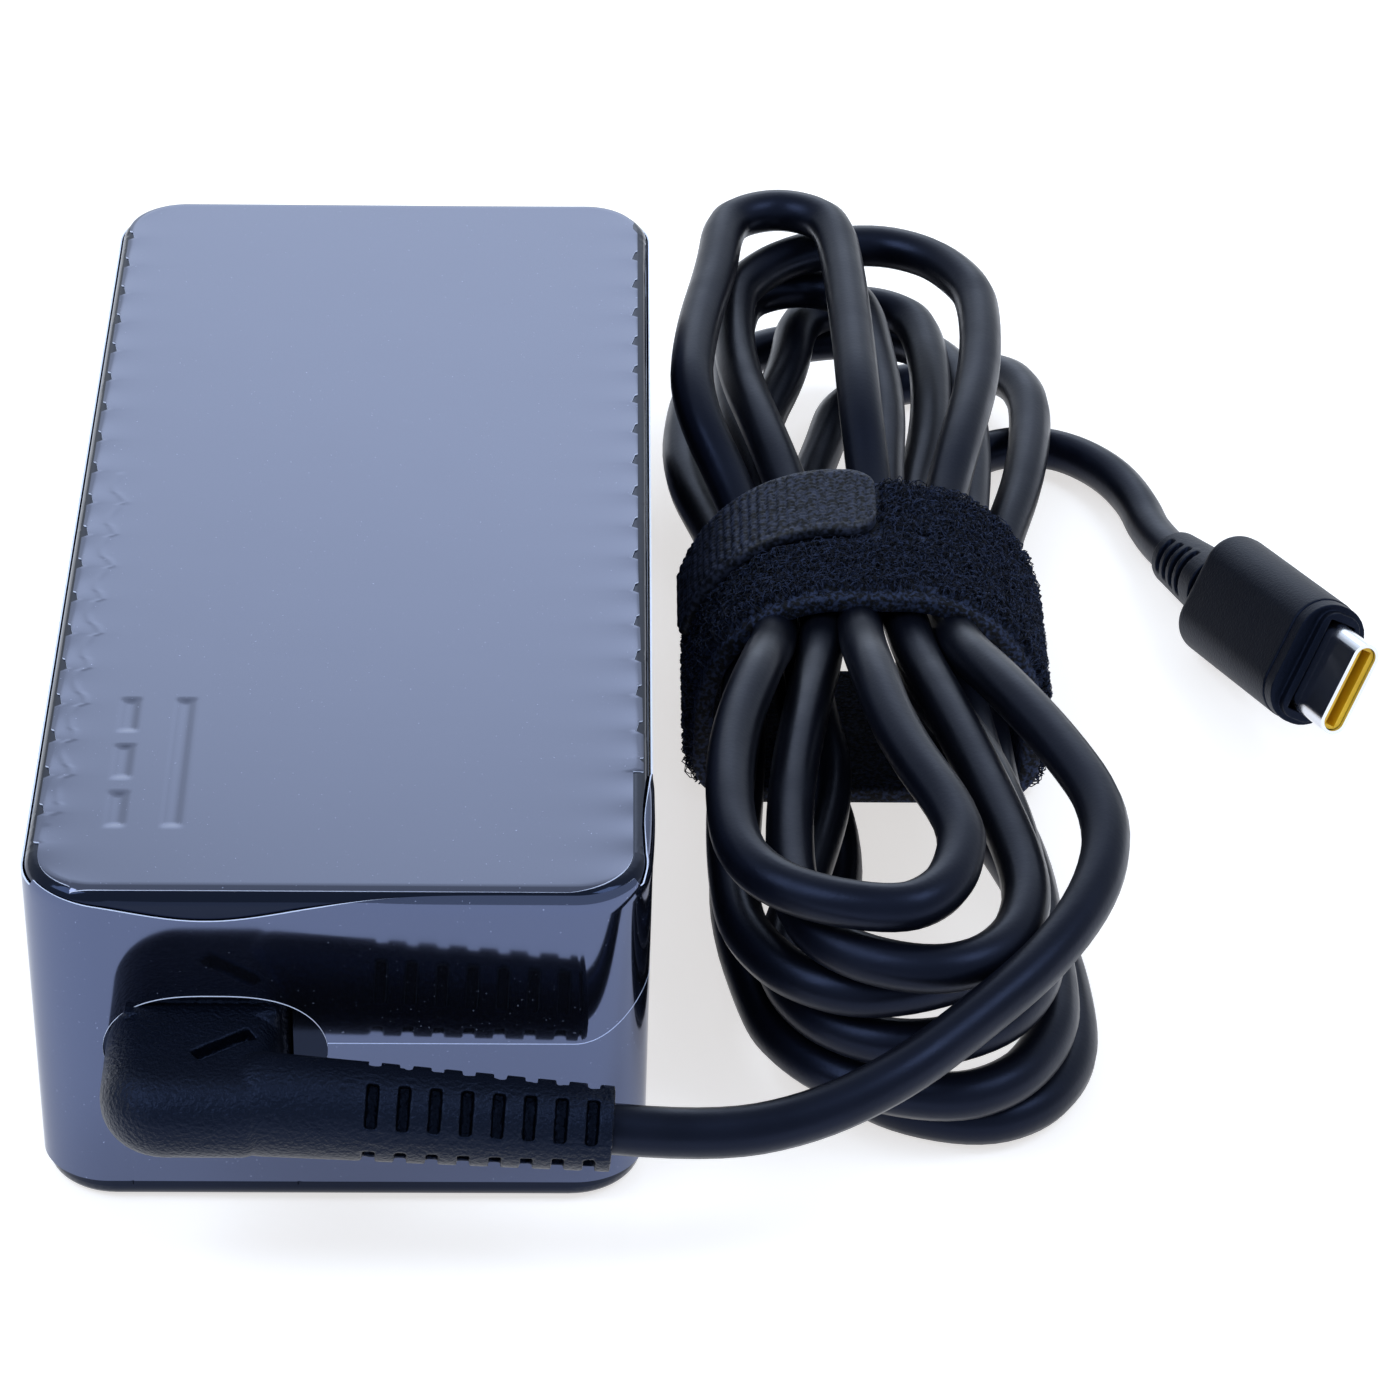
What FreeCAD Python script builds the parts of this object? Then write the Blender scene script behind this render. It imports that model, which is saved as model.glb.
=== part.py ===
import FreeCAD, Part
import Sketcher
import math
import os
import re

# A 65 W laptop power adapter: a welded two-part case with its circuit inside, an AC inlet at the
# far end (+Y), a right-angle strain relief at the near end (-Y), and a coiled DC lead with a
# hook-and-loop tie and a USB-C plug.  Millimetres, +Z up, origin at the middle of the underside.

os.makedirs("parts", exist_ok=True)
doc = FreeCAD.newDocument("laptop_power_adapter")
Vector = FreeCAD.Vector
Rotation = FreeCAD.Rotation

# ---------------------------------------------------------------------------------------------
# Driving dimensions
# ---------------------------------------------------------------------------------------------
SIZES = {
    # case
    "case_width": 45.2, "case_length": 106.4, "case_height": 28.5, "case_wall": 2.0,
    "case_corner": 5.5, "case_draft": 1.0, "case_seam": 3.0, "top_round": 1.1,
    "bottom_round": 1.2, "case_floor": 1.6, "lip_gap": 0.1, "lip_high": 1.5, "film_thick": 0.15,
    # the slot in the near wall that the strain relief drops into, and its filler panel
    "slot_left": -15.8, "slot_right": -3.3, "slot_top": 19.2, "boot_bottom": 11.6,
    # right-angle strain relief
    "boot_out": 11.85, "boot_round": 3.2, "boot_corner": 5.0,
    "arm_root_dia": 7.7, "arm_end_dia": 6.3,
    "rib_pitch": 2.3, "rib_wide": 0.9, "rib_deep": 1.45, "rib_long": 3.3,
    # AC inlet
    "inlet_width": 20.0, "inlet_high": 12.0, "inlet_depth": 15.0, "inlet_level": 15.0,
    "lobe_dia": 8.2, "lobe_half": 3.9, "waist_high": 6.8, "cavity_deep": 10.5,
    "pin_dia": 2.4, "pin_half": 4.3, "pin_recess": 1.4,
    # circuit
    "board_width": 39.0, "board_length": 86.0, "board_thick": 1.6, "board_level": 5.0,
    # cord
    "cord_dia": 3.8, "hank_high": 24.0, "hank_round": 4.5,
    # hook-and-loop tie
    "tie_left": 27.0, "tie_right": 56.0, "tie_near": 0.5, "tie_width": 18.5,
    "tie_top": 20.5, "tie_thick": 1.6, "tie_crown": 12.0, "tie_foot": 4.0,
    "tab_width": 9.5, "tab_thick": 1.2, "tab_gap": 0.3, "tab_sweep": 78.0, "tab_flat": 3.2,
    # plug
    "plug_width": 11.0, "plug_thick": 6.4, "plug_length": 20.4, "plug_round": 3.0,
    "collar_thick": 1.4, "rim_thick": 0.8, "shell_width": 8.25, "shell_thick": 2.4,
    "shell_out": 6.4, "shell_in": 6.8, "shell_wall": 0.3, "relief_length": 9.6,
    "relief_front": 6.3, "relief_back": 5.0,
}

sheet = doc.addObject("Spreadsheet::Sheet", "Sizes")
for row, (word, value) in enumerate(SIZES.items(), start=1):
    sheet.set("A%d" % row, word)
    sheet.set("B%d" % row, str(value))
    sheet.setAlias("B%d" % row, word)
doc.recompute()

subparts = []


def text(words):
    """An expression in which every word that names a cell points at the sheet."""
    return re.sub(r"[a-z_]+", lambda m: ("Sizes." if m.group() in SIZES else "") + m.group(),
                  str(words))


def value(words):
    """What an expression of the sheet comes to, as a number."""
    result = sheet.evalExpression(text(words))
    return float(getattr(result, "Value", result))


def keep(obj, label):
    """Name an object as one sub-part of the adapter."""
    obj.Label = label
    subparts.append(obj)
    return obj


# ---------------------------------------------------------------------------------------------
# Part primitives whose sizes and places are expressions of the sheet
# ---------------------------------------------------------------------------------------------
AXES = {
    "x": Rotation(Vector(0, 1, 0), 90),
    "y": Rotation(Vector(1, 0, 0), -90),
    "z": Rotation(),
}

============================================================

#### [WHAT THIS TASK INVOLVES]
Lines from the beginning of the data above through the line containing "Rotation = FreeCAD.Rotation" are to be returned exactly, and no others.

#### [FINAL ANSWER]
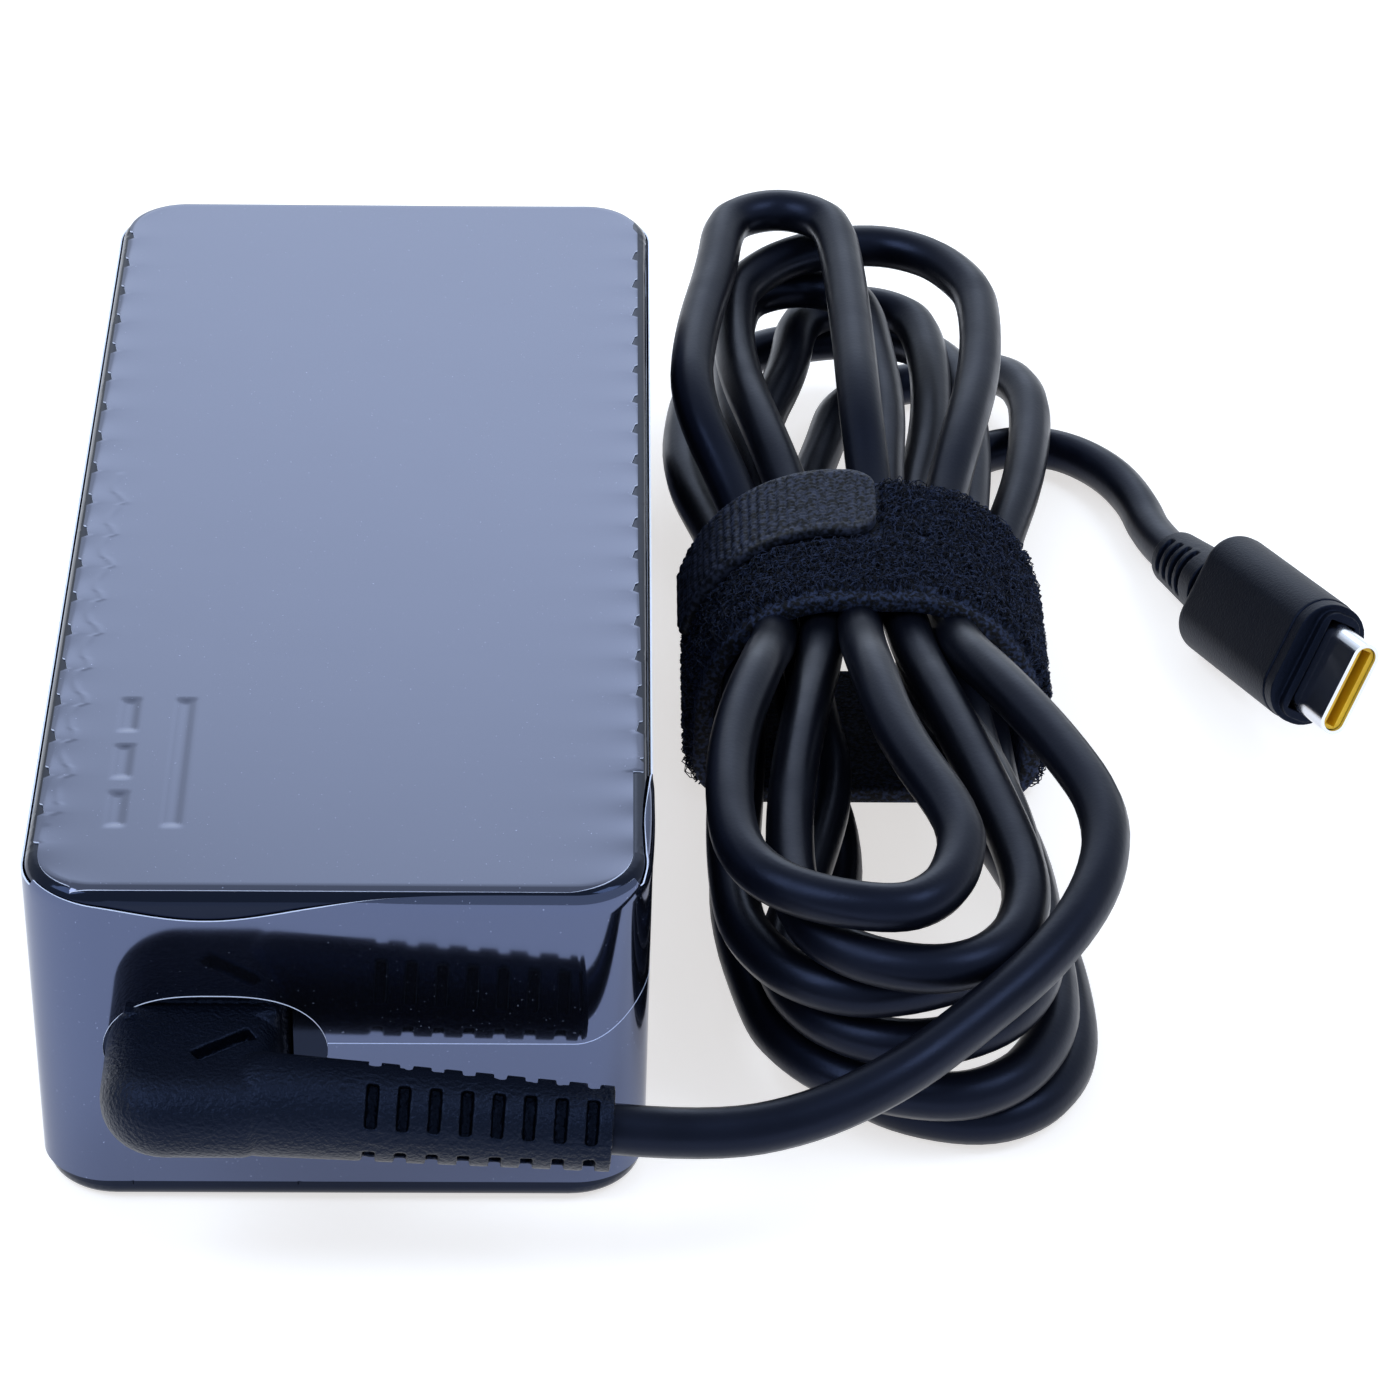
What FreeCAD Python script builds the parts of this object? Then write the Blender scene script behind this render. It imports that model, which is saved as model.glb.
=== part.py ===
import FreeCAD, Part
import Sketcher
import math
import os
import re

# A 65 W laptop power adapter: a welded two-part case with its circuit inside, an AC inlet at the
# far end (+Y), a right-angle strain relief at the near end (-Y), and a coiled DC lead with a
# hook-and-loop tie and a USB-C plug.  Millimetres, +Z up, origin at the middle of the underside.

os.makedirs("parts", exist_ok=True)
doc = FreeCAD.newDocument("laptop_power_adapter")
Vector = FreeCAD.Vector
Rotation = FreeCAD.Rotation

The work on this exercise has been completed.